先程インターネットの速報が、カナダのケベックで開催中の「ユネスコ・世界遺産委員会」に於いて、「平泉」の「世界文化遺産登録」が見送られた事を伝えた。

登録諮問機関「イコモス」の潮目の変化に対応できなかった日本の文化庁に対する非難はメディアに任せるとして、「平泉マニア」の私は正直に「残念だぁ…」という気持ちで一杯である。

(ちなみに私は「藤原経清」のファン。敢えて「藤原四代」を外す所にマニア度を感じて頂きたい。)

恐らくこの結果を受けて、「世界遺産にならなくても平泉の価値は変わらない」といった議論が起こるであろうが、そんな事は私だって百も承知である。
だからこそ悔しいのだ。「岩手県民の意識を変える機会を逃した」事に…。

「格差社会」が叫ばれる昨今、我らが岩手県は「地域間格差」の当事者中の当事者である。

「地方の再生」の為には、もちろん経済的な側面は不可欠であるが、それ以上に肝心なのは「地元への誇り(プライド)」ではないだろうか。

本来プライドとは自らの内から沸き出でるものであるが、如何せん「田舎の代名詞」として扱われてきた当県は、中央に対する劣等感が拭いきれない。

だからこそ世界基準の評価を受ける事で、「外から注入されたプライド」を拠り所に、まずは「精神面での地方再生」を図っていく…、そんな青写真を勝手に思い描いていただけに、今回の結果は残念なのである。

この平泉に限らず、我が県は「観光資源」の「魅せ方」が下手くそだなぁと思う場面が非常に多い。
この業界の「講師」として毎月、本州を一往復する位の移動をして様々な街の「観光戦略」を見るにつけ、その思いは強まっている。

そして、こんな私の様に、郷土・みちのくを愛するが故に歯痒い思いをしている輩は案外多いらしく、先日ひょんな事(といってもご想像の通り、「患者さん繋がり」なのであるが)から自分なりの「岩手愛」を表現している男と出会った…というか再会した。

私より1歳年上の彼は、盛岡市にて「旅行代理店」を経営している。
なぜ旅行代理店に「括弧」を付けたのかというと、これが普通の店舗ではないからだ。なんと「カフェ」が併設されているのである。

「旅行代理店」と「カフェ」…。

親愛なる読者の皆様は、恐らくさっぱりイメージがつかない事であろう。
最初に話を聞いた時、斯く言う私もそうだった。

前述の通り、全国を飛び回る仕事柄、旅行代理店には散々お世話になってはいるが、カウンターでJRのチケットを頼む事はあっても、パスタを頼んだことはない。
増してや生ビールなんてもってのほかだ…。

(窓口の綺麗な「おねいさん方」と食事をしたいと妄想した事は数あれど…だが。)

通常であれば、見掛けの割に肝っ玉の小さい私が踏み入る店舗形態ではないのだが、その「トラベル&カフェ」

(というジャンルになるらしい。なんせ東北には他にない形式の店舗なのだ。興味のある酔狂な方はネットで検索してみて頂きたい。)

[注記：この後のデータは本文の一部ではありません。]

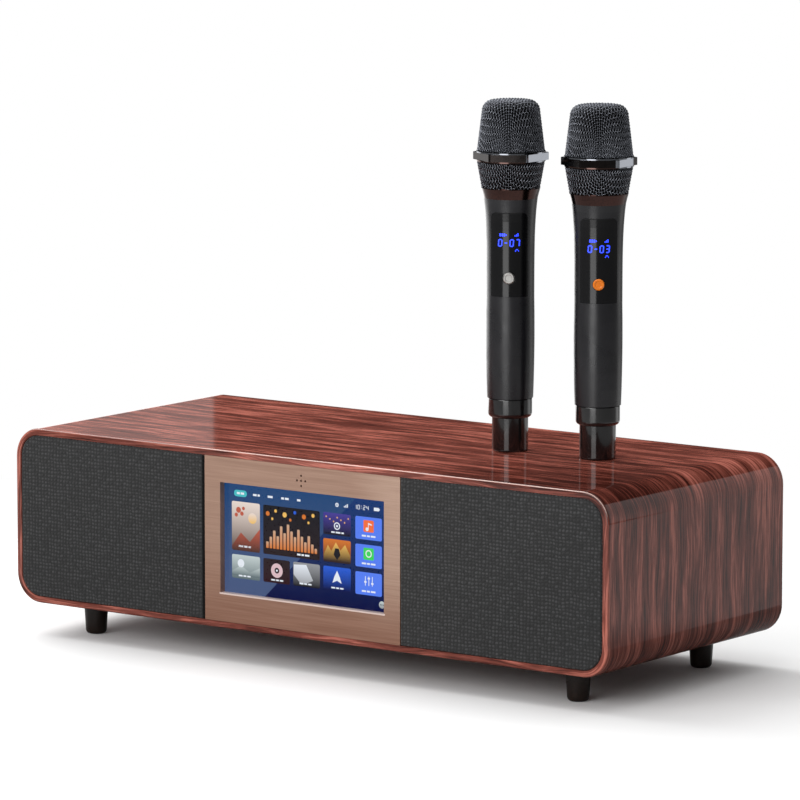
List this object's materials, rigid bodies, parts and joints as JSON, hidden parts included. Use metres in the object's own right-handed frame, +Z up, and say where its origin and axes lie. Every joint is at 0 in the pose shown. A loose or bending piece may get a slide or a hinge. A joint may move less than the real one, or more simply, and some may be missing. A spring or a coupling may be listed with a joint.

を経営している男の名前を聞いて、即、突入を決意した。

今から10年以上前、教員を目指す大学生だった私は、子ども達と関わる様々なボランティア活動に勤しんでおり、ジーンズ姿で県の教育委員会に出入りする様な、随分とファンキーな若造であった。

そんな私が初めて民間の旅行会社と組んで、春の沖縄や夏の北海道へ子ども達と旅するという企画があった。
そして彼は当時、その会社で働いていた。

思えば当時からお互いに「一会社員」&「一教職員」で納まるキャラクターではない事を見抜いていたのであろう。

沖縄での企画を経て、北海道の旅を終える頃には、意気投合した私達は、ある歴史的なユニットを結成する事となる。

そう「盛岡さんさ踊り」の「裏歴史」に燦然と輝く「チーム・たんぽぽ」を…。

(熱心な「ほねっこ」読者ならば覚えておいでだろうか?
「通信vol.19&23」のエッセイに登場した伝説のダンスユニットを…。

詳細は割愛するが、今では当たり前になった「フリースタイルさんさ」の元祖的存在で、メインの某清涼飲料水会社のステージトラックをジャックし、歴代の「ミスさんさ」を従えて狂喜乱舞した姿は、散々取材を受けたにも拘らず「大人の事情」によって一切マスコミが公表できなかった程、革新的かつ過激なモノであった。)

久し振りに再会した彼の笑顔は相変わらず人懐っこく、しかし経営者として凛としたものを携えていた。

「なんでこういう店にしたの?」私が尋ねると、彼は「飲み屋も旅行代理店も両方やりたかったから」…。

相変わらずである。それから私達は数時間、酒を酌み交わしつつ郷土・岩手のこれからについて語り合った。

盛岡駅の観光案内が旅行者にとって不便極まりない事
某朝の連続テレビ小説の舞台になったにも拘らず観光客を十分に呼び込めなかった顛末
果ては「スープスパゲティー・盛岡発祥説」に至るまで…。

宵が深まるにつれて、私は不思議な高揚感に包まれていった。

私は故郷に本物のカイロプラクティックを広める為に教員を辞して走り続け、彼はその故郷をより魅力的に打ち出す為に組織を抜け出し会社を立ち上げた。

道は異なれど思いを同じくする「同志」が、それぞれのステージで着実に前へ進みつつ再会し語り合う。
あの頃と同じテンションのまま…。
「こんな歳の取り方なら悪くないなぁ…」ガラにもなく成熟したフリなどしてしまう夜であった。

終盤、散々「岩手の文化遺産」について語った彼が、ある大きな「現在進行形」の東北文化を未体験である事が判明した。
そこで、その件に関しては一日の長がある私が音頭を取り、彼を未知のゾーンへと誘う事になった。

そう「みちのくプロレス」という「文化」に…。